Stanford University chose swiftly to publicly stand behind Harvard, with its leaders condemning Trump’s show of force and praising Harvard’s resistance.
“Harvard’s objections to the letter it received are rooted in the American tradition of liberty,” the school’s president and provost wrote in a statement to the Stanford Daily on Monday.
And on Monday, Columbia — whose earlier capitulation had inaugurated a bleak mood across academia — issued a striking about-face, declaring that Columbia would resist “heavy-handed orchestration” from the government. Though the university’s acting president, trustee Claire Shipman, defended the concessions Columbia made in March, she wrote that the school would “reject any agreement in which the government dictates what we teach, research, or who we hire.”
Garber’s refusal, it seemed, had given universities a new path forward. No longer was appeasing Trump a necessary strategy — or even a viable message.
A day after Columbia’s statement, more than 70 former and current university presidents released a message affirming Garber’s refusal to comply with the administration’s demands.
It was signed by former presidents from Columbia, Dartmouth College, and the University of Pennsylvania — and Drew G. Faust, who led Harvard through the start of Trump’s first term.

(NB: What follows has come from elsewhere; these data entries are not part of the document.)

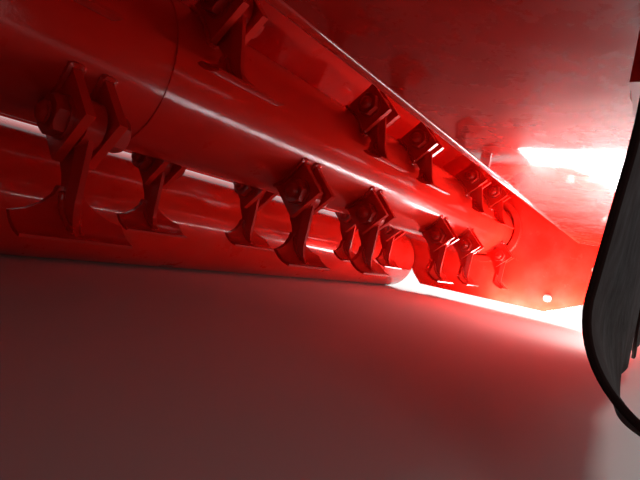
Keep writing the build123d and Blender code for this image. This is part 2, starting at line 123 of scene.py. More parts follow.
class Look:
    # a material with a Principled shader, and short words for its nodes
    def __init__(self, name):
        self.material = bpy.data.materials.new(name)
        self.material.use_nodes = True
        self.tree = self.material.node_tree
        self.shader = self.tree.nodes["Principled BSDF"]
        MATERIALS[name] = self.material

    def node(self, kind):
        return self.tree.nodes.new("ShaderNode" + kind)

    def put(self, socket, value):
        if isinstance(value, (float, tuple)):
            socket.default_value = value
        else:
            self.tree.links.new(value, socket)

    def feed(self, name, value):
        self.put(self.shader.inputs[name], value)

    def place(self):
        return self.node("TexCoord").outputs["Object"]

    def height_of(self, vector):
        parts = self.node("SeparateXYZ")
        self.put(parts.inputs["Vector"], vector)
        return parts.outputs["Z"]

    def noise(self, scale, detail=3.0, rough=0.55):
        noise = self.node("TexNoise")
        self.put(noise.inputs["Scale"], scale)
        self.put(noise.inputs["Detail"], detail)
        self.put(noise.inputs["Roughness"], rough)
        self.put(noise.inputs["Vector"], self.place())
        return noise.outputs["Fac"]

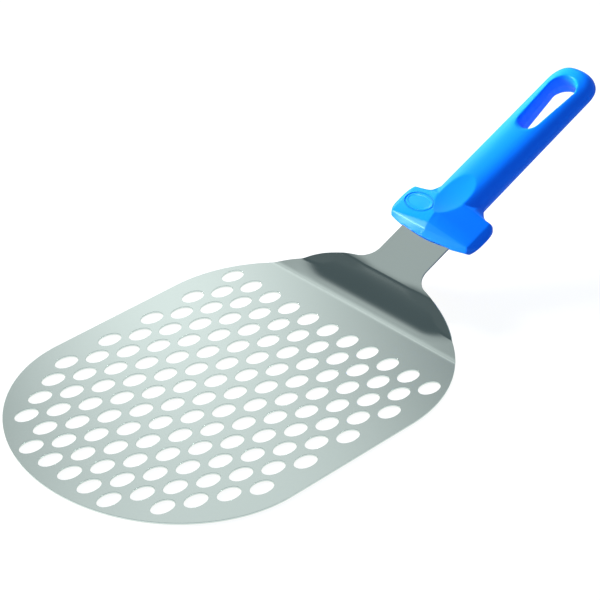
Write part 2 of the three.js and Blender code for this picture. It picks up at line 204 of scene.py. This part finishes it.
def head_side(x):
    """Half width of the head at x."""
    centre, reach = (nose_centre, nose_reach) if x < nose_centre else (rear_centre, rear_reach)
    if nose_centre <= x <= rear_centre:
        return head_half_width
    return head_half_width * sqrt(max(0.0, 1 - ((x - centre) / reach) ** 2))


def hole_centres():
    """Staggered rows of holes, wherever a hole stays clear of the rim by the margin."""
    centres, row, tries = [], 0, 24
    reach_x, reach_y = hole_half_length + rim_margin, hole_half_width + rim_margin
    turns = np.linspace(0, 2 * pi, tries, endpoint=False)
    half_row = int(head_half_width / hole_pitch) + 1
    while last_row_to_crease + row * hole_pitch < nose_reach - nose_centre:
        x = -last_row_to_crease - row * hole_pitch
        for place_in_row in range(-half_row, half_row + 1):
            y = (place_in_row + (row % 2) / 2) * hole_pitch
            if all(abs(y + reach_y * sin(t)) < head_side(x + reach_x * cos(t)) for t in turns):
                centres.append((x, y))
        row += 1
    return centres


def blade_mesh():
    """The pressed sheet: upper and lower faces, and rounded edges round the rim and every hole."""
    points, faces = [], []
    hole_points, columns = 32, 80
    inside_without_holes, same_point = 2, 1e-6
    upper_levels = [(edge_round * (1 - sin(t)), edge_round * (1 - cos(t))) for t in (0, pi / 4, pi / 2)]
    levels = upper_levels + [(inset, sheet_thickness - depth) for inset, depth in reversed(upper_levels)]

    def edge_loop(outline):
        """Strips down one cut edge. The outline runs with the steel on its left, so they face out."""
        start, count = len(points), len(outline)
        for inset, depth in levels:
            for x, y, nx, ny in outline:
                size = sqrt(nx * nx + ny * ny)
                points.append(place(x - inset * nx / size, y - inset * ny / size, depth))
        for level in range(len(levels) - 1):
            for i in range(count):
                a, b = start + level * count + i, start + level * count + (i + 1) % count
                faces.append((b, a, a + count, b + count))
        under = start + (len(levels) - 1) * count
        return range(start, start + count), range(under, under + count)

    half = rim_outline()
    left = half[1:]
    rim = [half[0]] + [(x, -y, nx, -ny) for x, y, nx, ny in left]
    rim += [(x, y, nx, ny) for x, y, nx, ny in reversed(left)]
    rim_top, rim_under = edge_loop(rim)

    holes = []
    turns = np.linspace(2 * pi, 0, hole_points, endpoint=False)
    for x, y in hole_centres():
        holes.append(edge_loop([(x + hole_half_length * cos(t), y + hole_half_width * sin(t),
                                 -cos(t) / hole_half_length, -sin(t) / hole_half_width) for t in turns]))

    bent = [i for i, p in enumerate(rim) if p[0] > crease_start]
    right_end, left_end = bent[0] - 1, bent[-1] + 1
    rows = (left_end - right_end) // 2
    for upper in (True, False):
        ring = rim_top if upper else rim_under
        depth = 0.0 if upper else sheet_thickness

        # The bent part: rows of quads from side to side, and one last face at the tang's end.
        grid = []
        for row in range(rows):
            x, right_y = rim[right_end + row][:2]
            left_y = rim[left_end - row][1]
            line = [ring[right_end + row]]
            for column in range(1, columns):
                y = between(right_y, left_y, column / columns) * (1 - edge_round / abs(right_y))
                points.append(place(x, y, depth))
                line.append(len(points) - 1)
            grid.append(line + [ring[left_end - row]])
        for near, far in zip(grid, grid[1:]):
            for column in range(columns):
                quad = (near[column], far[column], far[column + 1], near[column + 1])
                faces.append(quad if upper else quad[::-1])
        end = grid[-1][:1] + [ring[right_end + rows], ring[left_end - rows]] + grid[-1][:0:-1]
        faces.append(end if upper else end[::-1])

        # The flat head: triangles between the rim, the first row and the holes.
        outer = list(ring[:right_end + 1]) + grid[0][1:-1] + list(ring[left_end:])
        loops = [outer] + [list(top if upper else under) for top, under in holes]
        used = [i for loop in loops for i in loop]
        number = {i: n for n, i in enumerate(used)}
        flat = [Vector(points[i][:2]) for i in used]
        fills = [[number[i] for i in loop] for loop in loops]
        sheet = delaunay_2d_cdt(flat, [], fills, inside_without_holes, same_point)
        triangles, origin = sheet[2:4]
        for triangle in triangles:
            corners = [used[origin[n][0]] for n in triangle]
            a, b, c = (Vector(points[i][:2]) for i in corners)
            anticlockwise = (b - a).cross(c - a) > 0
            faces.append(corners if anticlockwise == upper else corners[::-1])
    return points, faces


def new_piece(name, points, faces):
    """A mesh object from points in millimetres."""
    mesh = bpy.data.meshes.new(name)
    mesh.from_pydata([[c * mm for c in p] for p in points], [], faces)
    mesh.validate()
    mesh.update()
    piece = bpy.data.objects.new(name, mesh)
    bpy.context.scene.collection.objects.link(piece)
    return piece


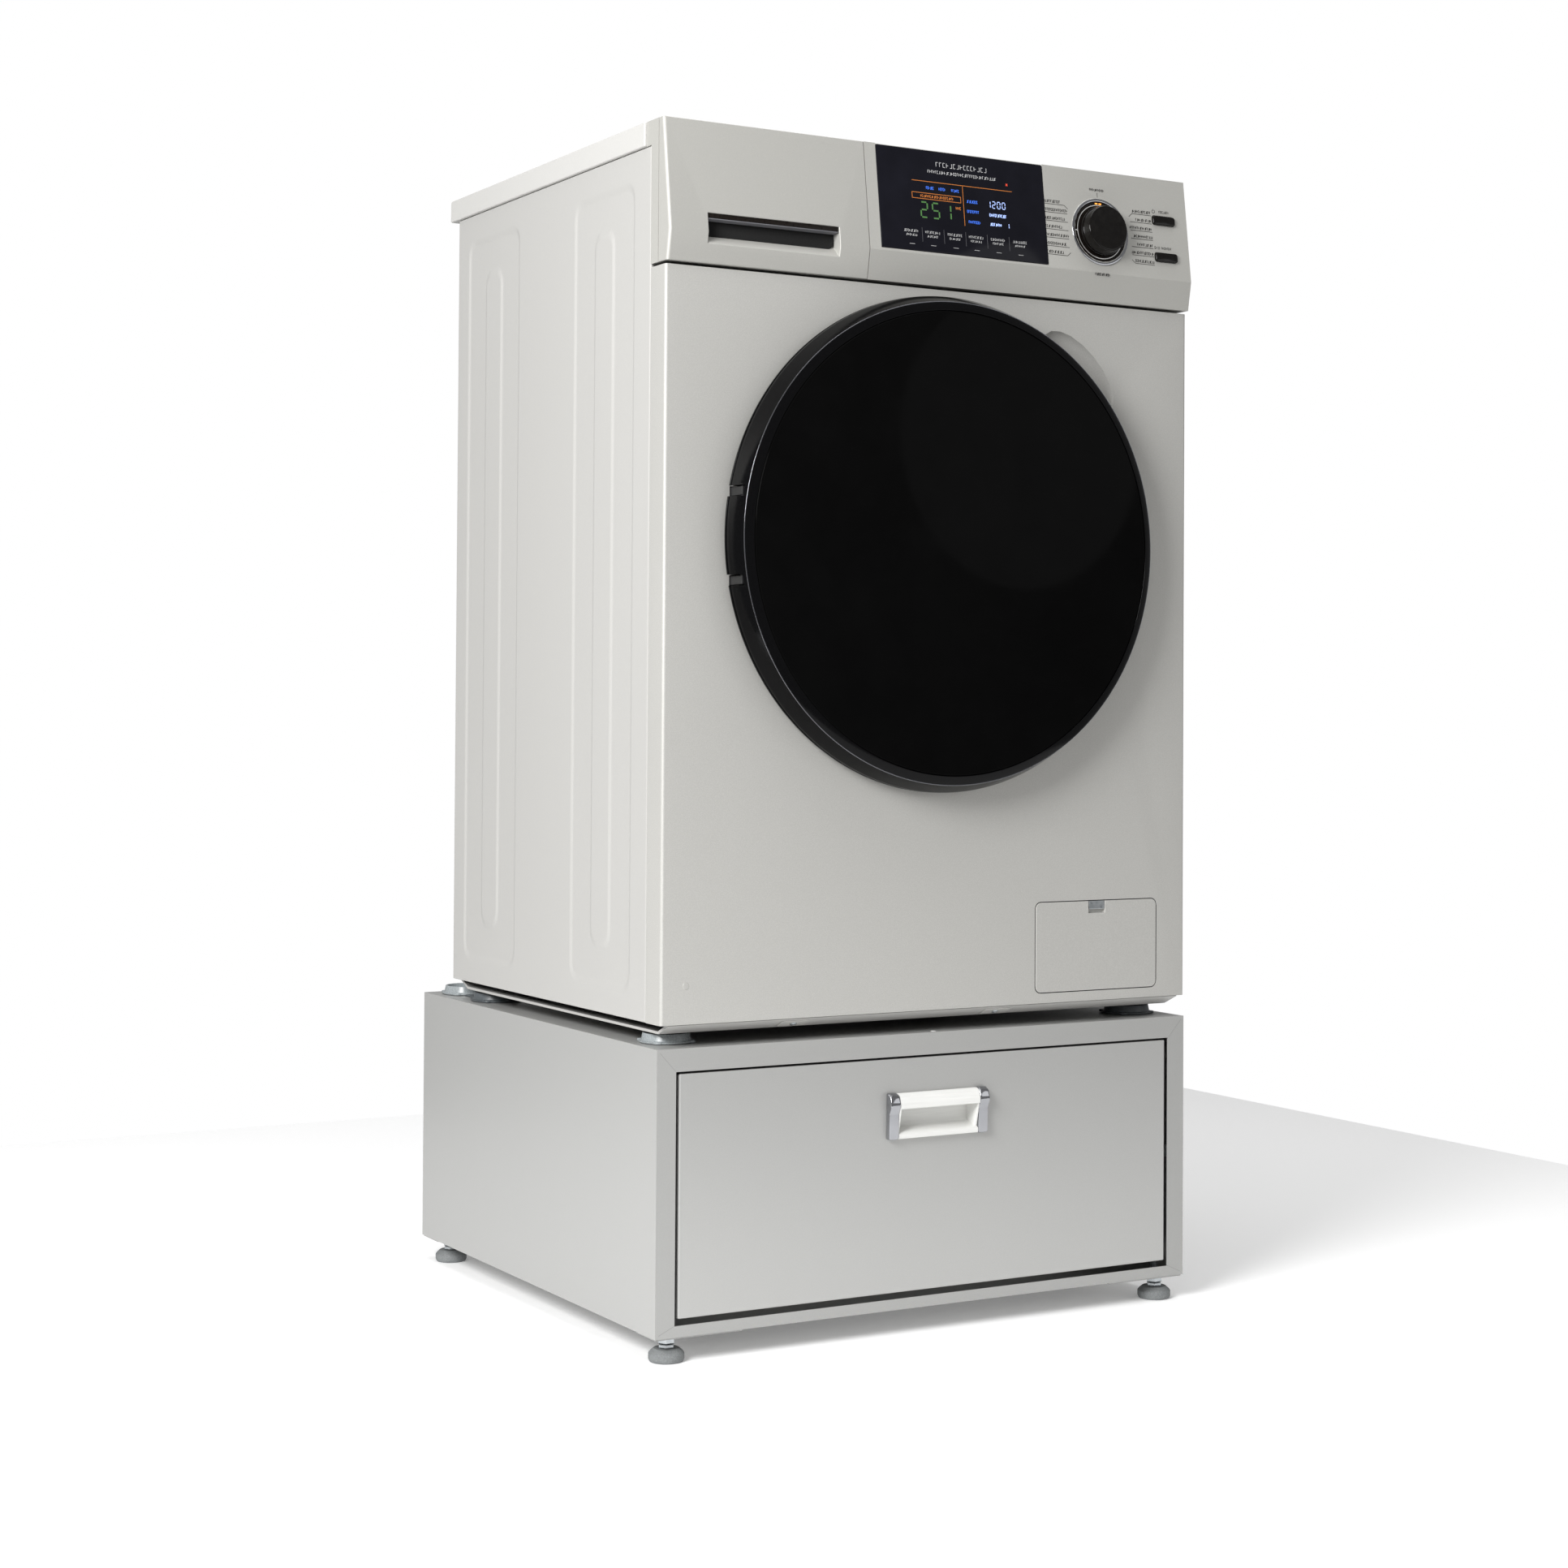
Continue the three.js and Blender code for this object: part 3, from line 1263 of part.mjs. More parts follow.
function drum() {
  const lip = drumMouthRadius;
  const shell = turned('y', [
    [0, drumBack - drumSheet], [drumRadius - drumSheet, drumBack - drumSheet],
    [drumRadius - drumSheet, drumFront + drumCorner + 1],
    [drumRadius - drumCorner - 1, drumFront + drumSheet],
    [lip, drumFront + drumSheet], [lip, drumFront], [drumRadius - drumCorner, drumFront],
    [drumRadius, drumFront + drumCorner],
    [drumRadius, drumBack], [0, drumBack],
  ], doorCentre, arcSteps);
  const root = drumRadius - drumSheet / 2;
  const rootCorner = Math.sqrt(root ** 2 - (lifterWidth / 2) ** 2);
  const lifters = [90, 210, 330].map((degrees) => {
    const outline = [
      [-lifterWidth / 2, rootCorner], [-lifterCrest / 2, root - lifterHeight],
      [lifterCrest / 2, root - lifterHeight], [lifterWidth / 2, rootCorner], [0, root],
    ];
    const turn = THREE.MathUtils.degToRad(degrees - 90);
    const turnedOutline = outline.map(([u, v]) => [
      u * Math.cos(turn) - v * Math.sin(turn),
      u * Math.sin(turn) + v * Math.cos(turn) + doorZ,
    ]);
    return extruded('y', turnedOutline, [drumFront + lifterInset, drumBack - drumSheet - lifterInset / 3]);
  });
  piece('drum', 'stainless', join(shell, ...lifters));
}

// Three-armed spider and shaft that carry the drum, with the nut that holds the pulley.
function drumShaft() {
  const front = drumBack + gap;
  const hub = rod('y', hubRadius - 4, [front, front + 10], doorCentre);
  const arms = [30, 150, 270].map((degrees) => {
    const geometry = new THREE.BoxGeometry(drumRadius - 20, spiderThickness, spiderWidth);
    geometry.translate((drumRadius - 20) / 2, front + spiderThickness / 2, 0);
    geometry.rotateY(-THREE.MathUtils.degToRad(degrees));
    geometry.translate(...doorCentre);
    return toSolid(geometry);
  });
  const shaft = rod('y', shaftRadius, [front + 9, pulleyY + pulleyWidth + 1], doorCentre, arcSteps);
  const nutFront = pulleyY + pulleyWidth;
  const nut = rod('y', shaftRadius + 6, [nutFront + gap, nutFront + 6], doorCentre, 6);
  piece('drum_shaft', 'castIron', join(hub, ...arms, shaft, nut));
}

function drumPulley() {
  const rim = turned('y', closed([
    [shaftRadius + gap, pulleyY], [pulleyRadius, pulleyY], [pulleyRadius, pulleyY + pulleyWidth],
    [pulleyRadius - 6, pulleyY + pulleyWidth], [pulleyRadius - 8, pulleyY + pulleyWeb],
    [shaftRadius + 9, pulleyY + pulleyWeb],
    [shaftRadius + 9, pulleyY + pulleyWidth], [shaftRadius + gap, pulleyY + pulleyWidth],
  ]), doorCentre, arcSteps);
  const windows = [0, 72, 144, 216, 288].map((degrees) => {
    const angle = THREE.MathUtils.degToRad(degrees);
    const reach = pulleyRadius * 0.56;
    const place = [reach * Math.cos(angle), 0, doorZ + reach * Math.sin(angle)];
    return rod('y', pulleyRadius * 0.22, [pulleyY - over, pulleyY + pulleyWeb + over], place, 8);
  });
  piece('drum_pulley', 'satinAluminium', cut(rim, ...windows));
}

// The belt's outline round both pulleys: two arcs joined by their outer tangents.
function beltOutline(grow) {
  const big = pulleyRadius + grow;
  const small = motorPulleyRadius + grow;
  const spread = Math.acos((big - small) / motorDistance);
  const shape = new THREE.Shape();
  shape.absarc(0, doorZ, big, motorRadians + spread, motorRadians + 2 * Math.PI - spread, false);
  shape.absarc(motorX, motorZ, small, motorRadians - spread, motorRadians + spread, false);
  return shape;
}

function driveBelt() {
  const low = pulleyY + (pulleyWidth - beltWidth) / 2;
  const y = [low, low + beltWidth];
  piece('drive_belt', 'darkRubber', cut(
    extruded('y', beltOutline(gap + beltThickness), y, 16),
    extruded('y', beltOutline(gap), [y[0] - over, y[1] + over], 16),
  ));
}

function driveMotor() {
  const back = pulleyY - 12;
  const front = back - motorLength;
  const can = rod('y', motorRadius, [front, back], motorCentre, 24);
  const feet = block(
    [motorX - motorFootHalf, motorX + motorFootHalf],
    [front + 20, back - 20],
    [motorZ + motorRadius - 20, doorZ - onTub(motorX + motorFootHalf)],
  );
  const tubRoom = rod('y', tubRadius + over, [front - over, back + over], doorCentre, arcSteps);
  const shaftEnd = back - motorShaftLength;
  const bore = rod('y', motorShaftRadius + play, [shaftEnd - 2, back + over], motorCentre);
  piece('drive_motor', 'greyPlastic', cut(join(can, feet), tubRoom, bore));
  const rotor = rod('y', motorShaftRadius, [shaftEnd, pulleyY + pulleyWidth], motorCentre);
  const grip = rod('y', motorPulleyRadius, [pulleyY - 2, pulleyY + pulleyWidth], motorCentre);
  piece('motor_pulley', 'stainless', join(rotor, grip));
}

function counterweight() {
  const back = tubFront - gap;
  piece('counterweight', 'castIron', turned('y', closed([
    [weightInnerRadius, back - weightThickness], [weightOuterRadius, back - weightThickness],
    [weightOuterRadius, back], [weightInnerRadius, back],
  ]), doorCentre, arcSteps));
}

// ---- Suspension ---------------------------------------------------------------------------

class Helix extends THREE.Curve {
  constructor(x, y, low, high) {
    super();
    this.place = [x, y, low, high];
  }

  getPoint(t, target = new THREE.Vector3()) {
    const [x, y, low, high] = this.place;
    const angle = t * springCoils * 2 * Math.PI;
    const radius = springRadius - springWire;
    return target.set(x + radius * Math.cos(angle), y + radius * Math.sin(angle), low + t * (high - low));
  }
}

function springs() {
  const wire = new THREE.Shape();
  wire.absarc(0, 0, springWire, 0, 2 * Math.PI);
  for (const [word, side] of sides) {
    const path = new Helix(side * springX, springY, springLow + springWire, springHigh - springWire);
    const steps = springCoils * 7;
    const geometry = new THREE.ExtrudeGeometry(wire, { steps, extrudePath: path, curveSegments: 2 });
    piece(`tub_spring_${word}`, 'zinc', toSolid(geometry));
  }
}

// A friction damper: a rod sliding in a tube, from a lug under the tub down to the base.
function dampers() {
  for (const [word, side] of sides) {
    const top = new THREE.Vector3(side * damperTopX, damperY, damperTopZ);
    const bottom = new THREE.Vector3(side * damperBottomX, damperY, damperBottomZ);
    const length = top.distanceTo(bottom);
    const geometry = new THREE.LatheGeometry([
      [0, 0], [damperRadius - 4, 0], [damperRadius, 8], [damperRadius, length * 0.6],
      [damperRodRadius, length * 0.6], [damperRodRadius, length], [0, length],
    ].map(([radius, along]) => new THREE.Vector2(radius, along)), 12);
    const turn = new THREE.Quaternion().setFromUnitVectors(axes.Y, top.clone().sub(bottom).normalize());
    geometry.applyQuaternion(turn);
    geometry.translate(bottom.x, bottom.y, bottom.z);
    piece(`tub_damper_${word}`, 'greyPlastic', toSolid(geometry));
  }
}

// ---- Water and drying air -----------------------------------------------------------------

function dryingDuct() {
  const right = halfCabinet - ductInset;
  const left = right - ductWidth;
  const front = panelTopDepth + ductSetBack;
  const high = cabinetHigh - 6;
  const duct = block([left, right], [front, front + ductLength], [high - ductHeight, high]);
  const fanPlace = [left + fanRadius + 6, front + ductLength, 0];
  const fan = rod('z', fanRadius, [high - ductHeight - 6, high - 2], fanPlace, dialSteps);
  const tubRoom = rod('y', tubRadius + tubFlange + 4, [0, cabinetBack], doorCentre, arcSteps);
  const springRoom = block(
    [springX - springRadius - 6, halfCabinet],
    [springY - hangerHalf - 6, springY + hangerHalf + 6],
    [springLow, cabinetHigh],
  );
  piece('drying_duct', 'satinAluminium', cut(join(duct, fan), tubRoom, springRoom));
}

function waterInlet() {
  const inside = cabinetBack - sheet - gap;
  const outside = cabinetBack + inletReach;
  const body = block(
    [inletPlaces[0] - 16, inletPlaces[1] + 16],
    [inside - valveDepth, inside],
    [inletZ - 18, inletZ + 18],
  );
  const ports = inletPlaces.map((x) => rod('y', inletRadius, [inside - over, outside], [x, 0, inletZ]));
  const bores = inletPlaces.map((x) => rod(
    'y',
    inletRadius - 3,
    [cabinetBack, outside + over],
    [x, 0, inletZ],
  ));
  piece('inlet_valve', 'tubPlastic', cut(join(body, ...ports), ...bores));
}

function drainPump() {
  const place = [filterX, 0, filterZ];
  const back = chamberFront + filterLength + 6;
  const chamber = rod('y', filterRadius + filterRoom + chamberWall, [chamberFront, back], place, turnSteps);
  const motor = rod('y', pumpMotorRadius, [back - over, back + pumpMotorLength], place, turnSteps);
  const foot = block(
    [filterX - 24, filterX + 24],
    [chamberFront + 20, back],
    [baseLow + baseSheet + gap, filterZ],
  );
  const bore = rod('y', filterRadius + filterRoom, [
    chamberFront - over, chamberFront + filterLength + 1,
  ], place, turnSteps);
  piece('drain_pump', 'tubPlastic', cut(join(chamber, motor, foot), bore));
}

function pumpFilter() {
  const place = [filterX, 0, filterZ];
  const knobBack = filterFront + filterKnobDepth;
  const back = chamberFront + filterLength;
  const cap = rod('y', filterRadius + filterFlange, [knobBack - 3, chamberFront - gap], place, turnSteps);
  const grip = block(
    [filterX - filterGripHalf, filterX + filterGripHalf],
    [filterFront, knobBack],
    [filterZ - 4, filterZ + 4],
  );
  const basket = cut(
    rod('y', filterRadius, [chamberFront - 2, back], place, turnSteps),
    rod('y', filterRadius - 4, [chamberFront + 6, back + over], place, turnSteps),
  );
  piece('pump_filter', 'greyPlastic', join(cap, grip, basket));
}

function filterFlap() {
  const outline = roundedRectangle(
    [flapLeft + flapGap, flapRight - flapGap],
    [flapLow + flapGap, flapHigh - flapGap],
    flapCorner - flapGap,
  );
  const front = cabinetFront - flapProud;
  const plate = extruded('y', outline, [front, front + flapThickness]);
  const hollow = block(
    [flapLeft + flapWall, flapRight - flapWall],
    [front + flapSkin, front + flapThickness + over],
    [flapLow + flapWall, flapHigh - latchHeight - latchTravel - latchRoom],
  );
  const latchHalf = latchWidth / 2;
  const latchLow = flapHigh - flapGap - latchHeight;
  const slot = block(
    [filterX - latchHalf - gap, filterX + latchHalf + gap],
    [front - over, front + latchThickness + gap],
    [latchLow - latchTravel - 2 * gap, flapHigh + over],
  );
  piece('filter_flap', 'frontSteel', cut(plate, hollow, slot));
  piece('flap_latch', 'zinc', block(
    [filterX - latchHalf, filterX + latchHalf],
    [front, front + latchThickness],
    [latchLow, flapHigh - flapGap],
  ));
}

// ---- Build --------------------------------------------------------------------------------

pedestalShell();
pedestalFeet();
slideRails();
pedestalDrawer();
drawerPull();
footCups();
washerFeet();
washerBase();
sidePanels();
rearPanel();
frontPanel();
topCover();
controlPanel();
displayWindow();
programKnob();
buttons();
controlBoard();
detergentDrawer();
dispenserHousing();
doorRing();
doorGlass();
doorInnerFrame();
doorBowl();
doorHook();
doorHinge();
doorGasket();
tubHalves();
drum();
drumShaft();
drumPulley();
driveBelt();
driveMotor();
counterweight();
springs();
dampers();
dryingDuct();
waterInlet();
drainPump();
pumpFilter();
filterFlap();

// The origin is the middle of the footprint on the floor, from the door glass to the case's back.
const part = new THREE.Group();
part.add(assembly);
assembly.position.y = -(doorFront + caseDepth) / 2;

export default part;
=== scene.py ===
import math
import bmesh
import bpy
import numpy as np
from mathutils import Matrix, Vector


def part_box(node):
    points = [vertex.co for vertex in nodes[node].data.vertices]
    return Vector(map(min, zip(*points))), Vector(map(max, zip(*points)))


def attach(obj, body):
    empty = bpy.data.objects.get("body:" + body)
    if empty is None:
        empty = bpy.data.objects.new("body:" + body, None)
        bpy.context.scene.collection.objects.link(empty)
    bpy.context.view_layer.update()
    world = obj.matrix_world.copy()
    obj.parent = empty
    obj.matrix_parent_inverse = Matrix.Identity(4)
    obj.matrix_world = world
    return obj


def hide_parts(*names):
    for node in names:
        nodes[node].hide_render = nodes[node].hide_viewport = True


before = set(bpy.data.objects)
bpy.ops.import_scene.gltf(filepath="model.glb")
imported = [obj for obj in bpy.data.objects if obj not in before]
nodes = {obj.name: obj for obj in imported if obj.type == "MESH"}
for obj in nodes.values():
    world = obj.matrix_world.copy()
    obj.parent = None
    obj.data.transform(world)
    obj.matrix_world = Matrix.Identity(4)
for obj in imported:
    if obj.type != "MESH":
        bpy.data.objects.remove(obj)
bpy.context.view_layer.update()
print("frame loaded:", len(nodes), "CAD nodes")

mm = 0.001  # every length in a dictionary below is in millimetres


# Lowest and highest corner of a CAD node, in millimetres.
def place(node):
    low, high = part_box(node)
    return np.array(low) / mm, np.array(high) / mm


# colours and nodes

# An sRGB hex colour as linear red, green, blue and alpha.
def linear(hexColour):
    parts = [int(hexColour[i:i + 2], 16) / 255 for i in (1, 3, 5)]
    return [p / 12.92 if p <= 0.04045 else ((p + 0.055) / 1.055) ** 2.4 for p in parts] + [1.0]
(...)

“When the Trump administration insists on anyone’s compliance with likely illegal and unconstitutional conditions, it is threatening everyone’s freedom from arbitrary rule,” read the statement.
Garber’s Monday message framed the dispute with the Trump administration as a matter of Harvard’s First Amendment rights, arguing that the government’s demands were aimed at controlling academic life — not at combating antisemitism.
At the same time, he did not take compromise entirely off the table.
In a letter to federal agencies on Monday, the University’s lawyers highlighted changes they said it had made to fight antisemitism and promote ideological diversity — including new restrictions on gatherings and signage and the suspension of Harvard’s partnership with Birzeit University in the West Bank.
“Harvard remains open to dialogue about what the university has done, and is planning to do, to improve the experience of every member of its community,” the lawyers wrote.
But the torrent of measures Republicans have taken against Harvard in the past week makes reconciliation significantly less likely. Not only have lawmakers intensified their demands, they have also taken direct steps to further restrict Harvard’s academic life — making it clear that punishing ideology is the point.
While Garber accused the Trump administration of using federal power to punish academic dissent, Republicans have openly embraced that framing — arguing that Harvard’s research priorities and culture are at odds with American values.
The DHS demanded protest-related records for international students, the IRS drafted plans to revoke Harvard’s tax-exempt status, and high-profile House Republicans launched a civil rights probe. In justifying the revocation of two DHS grants, Secretary of Homeland Security Kristi Noem argued that they “funded Harvard’s public health propaganda” and supported research that “branded conservatives as far-right dissidents.”
Even before the Trump administration’s advances, Garber made the case that the federal government was overstepping its authority, writing that the language of the letter to Harvard made its ideological aims plain.
A retreat now would risk validating the very pressure that Garber condemned on Monday. His refusal to comply has made Harvard the national poster child for elite university defiance — but it has also made retreat more difficult, with no easy off-ramp.
Now, Harvard’s leaders are no longer simply faced with the question of whether to respond to Trump — but how far they are willing to go, and what costs they are ready to bear.